• _Prompt_
Only lines with the string "that" matter here; gather them from the material below.

• _Data records_
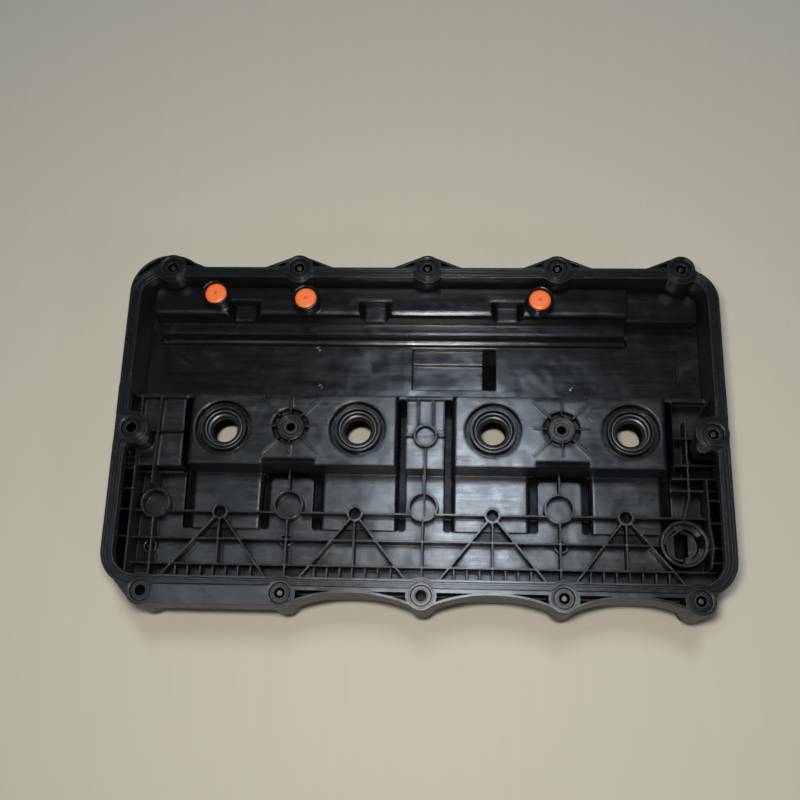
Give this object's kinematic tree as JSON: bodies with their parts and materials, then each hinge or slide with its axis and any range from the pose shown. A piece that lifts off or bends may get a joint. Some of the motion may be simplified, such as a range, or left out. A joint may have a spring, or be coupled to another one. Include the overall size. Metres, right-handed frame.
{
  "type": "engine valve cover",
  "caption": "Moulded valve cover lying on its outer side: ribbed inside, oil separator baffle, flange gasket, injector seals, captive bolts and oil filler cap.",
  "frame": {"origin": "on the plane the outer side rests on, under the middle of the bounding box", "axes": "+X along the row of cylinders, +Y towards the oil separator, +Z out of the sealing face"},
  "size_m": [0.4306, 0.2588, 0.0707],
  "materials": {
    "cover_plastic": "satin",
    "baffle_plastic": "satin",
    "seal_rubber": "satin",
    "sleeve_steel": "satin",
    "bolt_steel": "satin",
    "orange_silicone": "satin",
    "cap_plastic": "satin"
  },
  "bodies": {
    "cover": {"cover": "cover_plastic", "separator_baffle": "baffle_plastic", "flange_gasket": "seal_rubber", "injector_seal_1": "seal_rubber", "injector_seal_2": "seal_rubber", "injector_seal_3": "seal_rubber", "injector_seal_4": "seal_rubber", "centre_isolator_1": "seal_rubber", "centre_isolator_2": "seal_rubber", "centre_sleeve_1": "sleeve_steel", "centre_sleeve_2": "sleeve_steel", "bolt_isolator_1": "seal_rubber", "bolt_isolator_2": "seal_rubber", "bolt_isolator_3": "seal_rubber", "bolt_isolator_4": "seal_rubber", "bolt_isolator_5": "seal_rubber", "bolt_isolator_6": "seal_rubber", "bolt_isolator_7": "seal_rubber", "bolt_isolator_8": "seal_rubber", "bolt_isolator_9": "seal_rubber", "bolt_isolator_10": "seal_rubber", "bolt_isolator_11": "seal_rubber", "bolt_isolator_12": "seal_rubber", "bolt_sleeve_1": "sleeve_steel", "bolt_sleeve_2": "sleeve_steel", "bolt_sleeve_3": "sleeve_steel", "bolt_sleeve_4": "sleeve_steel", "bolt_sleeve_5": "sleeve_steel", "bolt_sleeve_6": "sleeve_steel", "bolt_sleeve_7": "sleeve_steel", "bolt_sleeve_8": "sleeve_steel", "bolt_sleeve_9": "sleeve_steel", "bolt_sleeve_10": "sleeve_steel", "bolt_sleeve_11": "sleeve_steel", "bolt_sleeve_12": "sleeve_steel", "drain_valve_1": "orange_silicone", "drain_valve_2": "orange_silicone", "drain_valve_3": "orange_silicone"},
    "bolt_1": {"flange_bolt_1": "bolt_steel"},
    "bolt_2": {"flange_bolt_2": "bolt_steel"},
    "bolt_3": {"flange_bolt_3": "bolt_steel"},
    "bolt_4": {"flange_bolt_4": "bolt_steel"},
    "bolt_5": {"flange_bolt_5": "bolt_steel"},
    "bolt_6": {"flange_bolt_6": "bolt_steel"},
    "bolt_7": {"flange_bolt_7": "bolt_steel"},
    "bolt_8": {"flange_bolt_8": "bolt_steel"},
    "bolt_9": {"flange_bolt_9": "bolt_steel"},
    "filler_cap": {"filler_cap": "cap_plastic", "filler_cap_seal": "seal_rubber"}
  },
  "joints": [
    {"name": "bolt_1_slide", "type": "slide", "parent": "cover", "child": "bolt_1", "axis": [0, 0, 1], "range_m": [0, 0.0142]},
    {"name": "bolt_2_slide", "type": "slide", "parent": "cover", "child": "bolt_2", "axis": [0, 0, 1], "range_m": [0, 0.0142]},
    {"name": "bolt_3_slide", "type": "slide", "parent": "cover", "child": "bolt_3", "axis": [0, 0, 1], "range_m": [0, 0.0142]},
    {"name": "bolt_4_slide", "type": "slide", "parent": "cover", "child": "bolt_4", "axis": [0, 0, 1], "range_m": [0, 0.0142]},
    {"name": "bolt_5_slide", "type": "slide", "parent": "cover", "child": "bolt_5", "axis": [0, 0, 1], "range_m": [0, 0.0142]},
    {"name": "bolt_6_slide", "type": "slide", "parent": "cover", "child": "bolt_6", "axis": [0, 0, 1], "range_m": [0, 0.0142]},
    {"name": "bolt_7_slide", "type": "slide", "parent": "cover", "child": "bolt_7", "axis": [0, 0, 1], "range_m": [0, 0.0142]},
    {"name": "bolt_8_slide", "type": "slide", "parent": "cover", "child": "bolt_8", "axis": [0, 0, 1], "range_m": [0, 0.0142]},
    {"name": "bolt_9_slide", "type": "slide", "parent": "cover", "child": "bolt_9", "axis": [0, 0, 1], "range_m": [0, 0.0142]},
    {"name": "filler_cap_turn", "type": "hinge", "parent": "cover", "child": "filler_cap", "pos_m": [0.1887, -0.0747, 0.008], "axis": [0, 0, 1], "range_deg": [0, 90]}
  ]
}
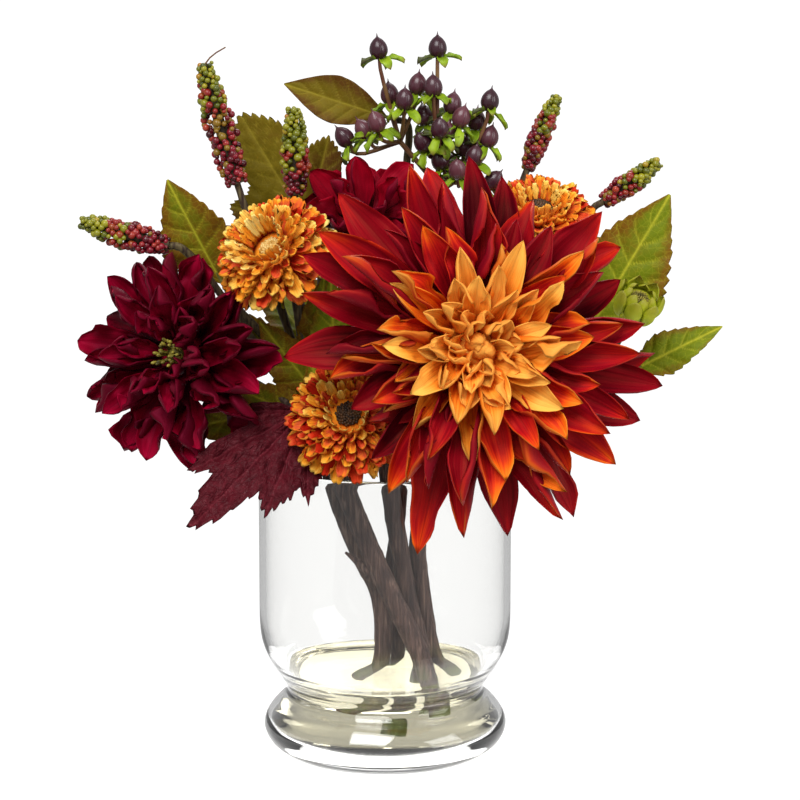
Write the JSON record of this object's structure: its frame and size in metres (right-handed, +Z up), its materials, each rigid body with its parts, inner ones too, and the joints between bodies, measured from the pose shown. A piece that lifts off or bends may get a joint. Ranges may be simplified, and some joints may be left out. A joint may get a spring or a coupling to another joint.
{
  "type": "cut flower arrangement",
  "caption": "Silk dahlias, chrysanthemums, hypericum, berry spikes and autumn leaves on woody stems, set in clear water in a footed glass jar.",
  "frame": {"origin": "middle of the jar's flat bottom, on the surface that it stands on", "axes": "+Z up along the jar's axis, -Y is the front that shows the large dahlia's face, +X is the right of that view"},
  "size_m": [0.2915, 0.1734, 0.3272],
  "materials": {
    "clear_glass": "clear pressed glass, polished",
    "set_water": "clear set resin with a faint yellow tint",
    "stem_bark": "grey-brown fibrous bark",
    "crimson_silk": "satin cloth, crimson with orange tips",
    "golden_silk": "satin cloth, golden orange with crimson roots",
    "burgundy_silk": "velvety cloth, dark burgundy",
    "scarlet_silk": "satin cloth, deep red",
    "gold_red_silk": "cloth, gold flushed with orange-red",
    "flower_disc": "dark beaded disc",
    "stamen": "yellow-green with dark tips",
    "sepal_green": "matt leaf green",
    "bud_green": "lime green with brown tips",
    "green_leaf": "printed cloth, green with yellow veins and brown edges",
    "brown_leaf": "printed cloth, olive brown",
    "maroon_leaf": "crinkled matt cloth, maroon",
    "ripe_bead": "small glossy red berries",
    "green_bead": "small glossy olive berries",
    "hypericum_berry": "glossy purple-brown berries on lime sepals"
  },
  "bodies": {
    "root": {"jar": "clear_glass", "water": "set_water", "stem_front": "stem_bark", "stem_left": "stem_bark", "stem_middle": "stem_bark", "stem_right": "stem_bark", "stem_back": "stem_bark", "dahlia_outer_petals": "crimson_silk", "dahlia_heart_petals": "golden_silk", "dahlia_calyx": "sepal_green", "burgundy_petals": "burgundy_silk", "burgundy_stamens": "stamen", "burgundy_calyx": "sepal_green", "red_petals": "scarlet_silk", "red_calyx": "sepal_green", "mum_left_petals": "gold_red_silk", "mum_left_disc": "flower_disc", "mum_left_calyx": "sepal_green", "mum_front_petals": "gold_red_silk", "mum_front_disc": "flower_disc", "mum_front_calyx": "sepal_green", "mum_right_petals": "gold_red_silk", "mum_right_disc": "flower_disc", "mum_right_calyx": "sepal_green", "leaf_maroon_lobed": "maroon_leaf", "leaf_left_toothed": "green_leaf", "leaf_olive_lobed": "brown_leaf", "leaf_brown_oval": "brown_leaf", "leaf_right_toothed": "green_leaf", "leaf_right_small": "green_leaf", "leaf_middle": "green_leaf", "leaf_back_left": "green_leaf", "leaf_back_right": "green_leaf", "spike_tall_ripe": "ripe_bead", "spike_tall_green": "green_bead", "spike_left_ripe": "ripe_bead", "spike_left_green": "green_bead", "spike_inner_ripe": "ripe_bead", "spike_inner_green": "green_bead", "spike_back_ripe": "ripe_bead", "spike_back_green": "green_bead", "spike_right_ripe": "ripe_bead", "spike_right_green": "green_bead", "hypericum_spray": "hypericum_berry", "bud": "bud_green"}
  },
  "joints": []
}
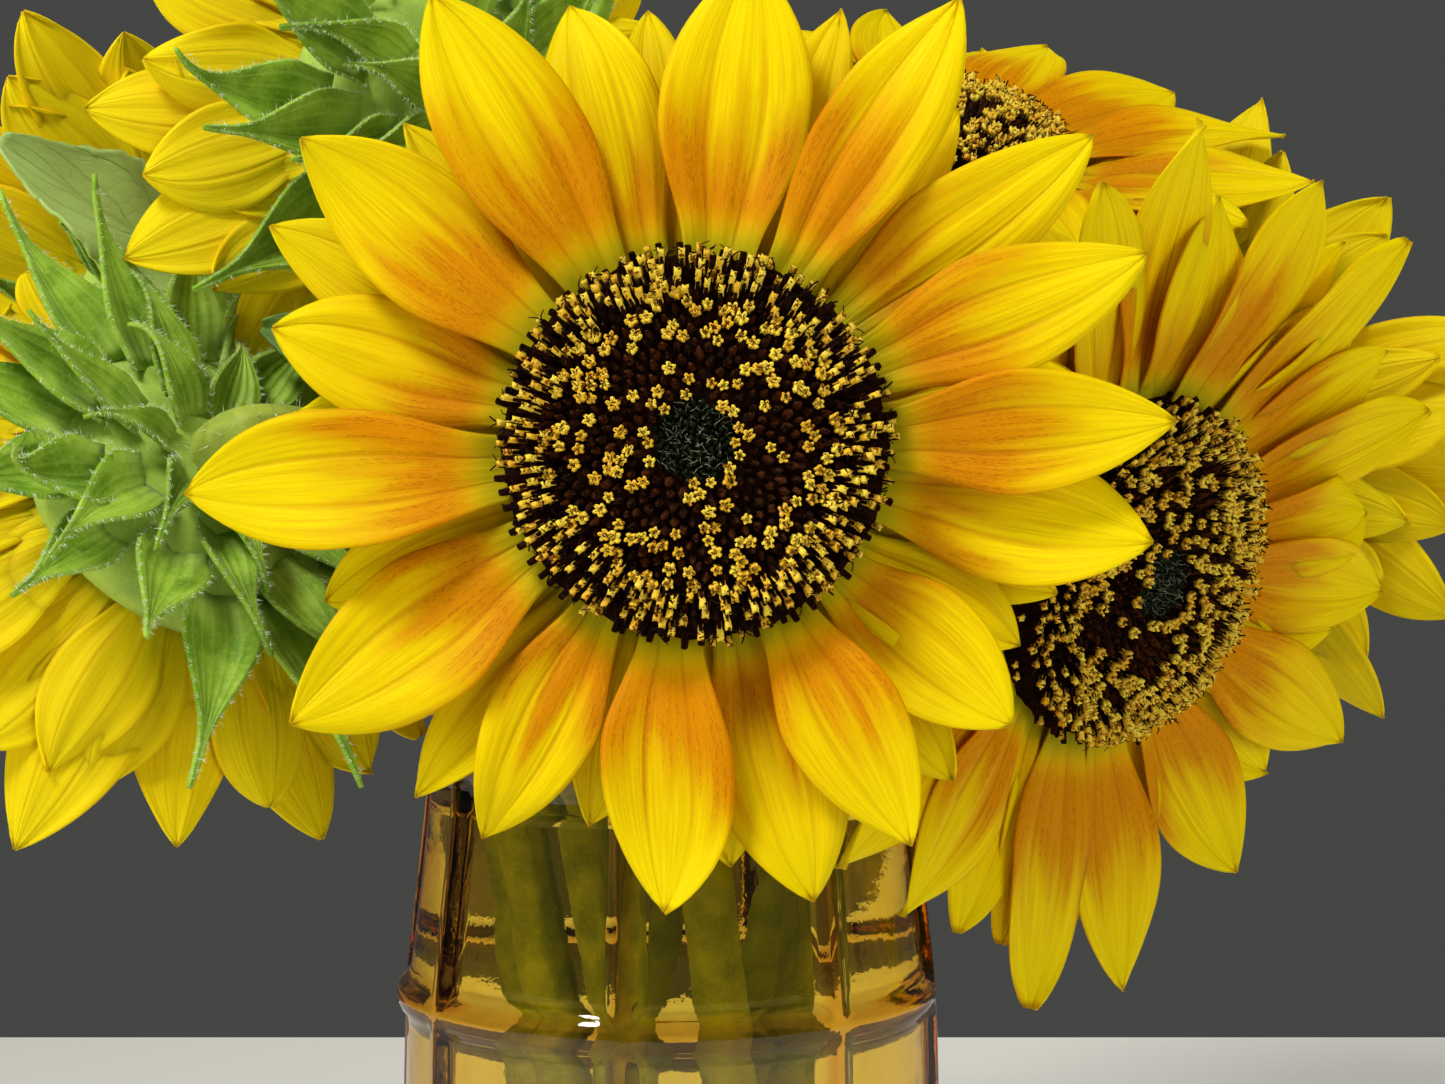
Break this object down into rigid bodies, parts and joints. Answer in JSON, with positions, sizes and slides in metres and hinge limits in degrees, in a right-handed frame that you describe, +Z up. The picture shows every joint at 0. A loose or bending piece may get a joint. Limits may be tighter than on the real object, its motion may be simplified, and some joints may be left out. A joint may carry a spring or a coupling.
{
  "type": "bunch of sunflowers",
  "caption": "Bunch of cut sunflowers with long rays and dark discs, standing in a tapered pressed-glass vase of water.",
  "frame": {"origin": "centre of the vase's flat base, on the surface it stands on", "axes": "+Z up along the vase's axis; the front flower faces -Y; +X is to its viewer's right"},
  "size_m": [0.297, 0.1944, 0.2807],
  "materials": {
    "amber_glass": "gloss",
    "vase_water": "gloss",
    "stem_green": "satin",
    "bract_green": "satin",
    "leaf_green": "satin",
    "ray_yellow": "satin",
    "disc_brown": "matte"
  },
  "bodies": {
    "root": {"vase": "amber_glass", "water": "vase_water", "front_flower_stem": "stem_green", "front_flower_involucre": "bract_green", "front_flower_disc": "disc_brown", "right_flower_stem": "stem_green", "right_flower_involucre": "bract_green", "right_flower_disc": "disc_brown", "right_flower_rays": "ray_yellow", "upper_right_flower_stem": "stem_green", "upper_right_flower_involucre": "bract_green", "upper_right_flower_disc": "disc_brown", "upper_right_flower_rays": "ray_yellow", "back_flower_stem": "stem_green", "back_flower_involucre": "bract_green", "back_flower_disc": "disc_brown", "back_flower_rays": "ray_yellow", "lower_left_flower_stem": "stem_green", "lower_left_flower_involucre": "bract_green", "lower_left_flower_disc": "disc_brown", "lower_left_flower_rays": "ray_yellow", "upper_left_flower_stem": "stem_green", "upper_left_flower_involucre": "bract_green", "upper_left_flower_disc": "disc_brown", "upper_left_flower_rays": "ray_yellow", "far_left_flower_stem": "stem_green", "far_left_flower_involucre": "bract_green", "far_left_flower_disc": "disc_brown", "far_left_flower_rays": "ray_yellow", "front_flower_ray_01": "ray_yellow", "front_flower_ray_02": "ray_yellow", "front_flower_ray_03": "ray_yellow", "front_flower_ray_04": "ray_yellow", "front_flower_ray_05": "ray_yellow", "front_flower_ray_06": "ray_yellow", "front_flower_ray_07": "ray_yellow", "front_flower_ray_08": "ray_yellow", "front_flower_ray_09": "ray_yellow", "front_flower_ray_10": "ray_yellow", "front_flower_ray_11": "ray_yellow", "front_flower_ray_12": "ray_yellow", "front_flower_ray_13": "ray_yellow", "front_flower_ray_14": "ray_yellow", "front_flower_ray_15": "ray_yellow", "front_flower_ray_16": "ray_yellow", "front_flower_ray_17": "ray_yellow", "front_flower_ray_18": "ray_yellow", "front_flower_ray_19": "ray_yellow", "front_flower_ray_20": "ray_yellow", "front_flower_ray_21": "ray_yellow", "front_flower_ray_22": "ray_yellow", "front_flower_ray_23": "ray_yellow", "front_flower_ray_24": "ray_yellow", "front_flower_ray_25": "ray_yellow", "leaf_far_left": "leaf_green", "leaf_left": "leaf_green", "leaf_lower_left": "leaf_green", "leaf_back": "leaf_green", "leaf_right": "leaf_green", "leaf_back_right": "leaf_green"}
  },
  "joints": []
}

• _Solution below_
Give this object's kinematic tree as JSON: bodies with their parts and materials, then each hinge or slide with its axis and any range from the pose shown. A piece that lifts off or bends may get a joint. Some of the motion may be simplified, such as a range, or left out. A joint may have a spring, or be coupled to another one. Include the overall size. Metres, right-handed frame.
Write the JSON record of this object's structure: its frame and size in metres (right-handed, +Z up), its materials, each rigid body with its parts, inner ones too, and the joints between bodies, measured from the pose shown. A piece that lifts off or bends may get a joint. Ranges may be simplified, and some joints may be left out. A joint may get a spring or a coupling to another joint.
  "frame": {"origin": "middle of the jar's flat bottom, on the surface that it stands on", "axes": "+Z up along the jar's axis, -Y is the front that shows the large dahlia's face, +X is the right of that view"},
Break this object down into rigid bodies, parts and joints. Answer in JSON, with positions, sizes and slides in metres and hinge limits in degrees, in a right-handed frame that you describe, +Z up. The picture shows every joint at 0. A loose or bending piece may get a joint. Limits may be tighter than on the real object, its motion may be simplified, and some joints may be left out. A joint may carry a spring or a coupling.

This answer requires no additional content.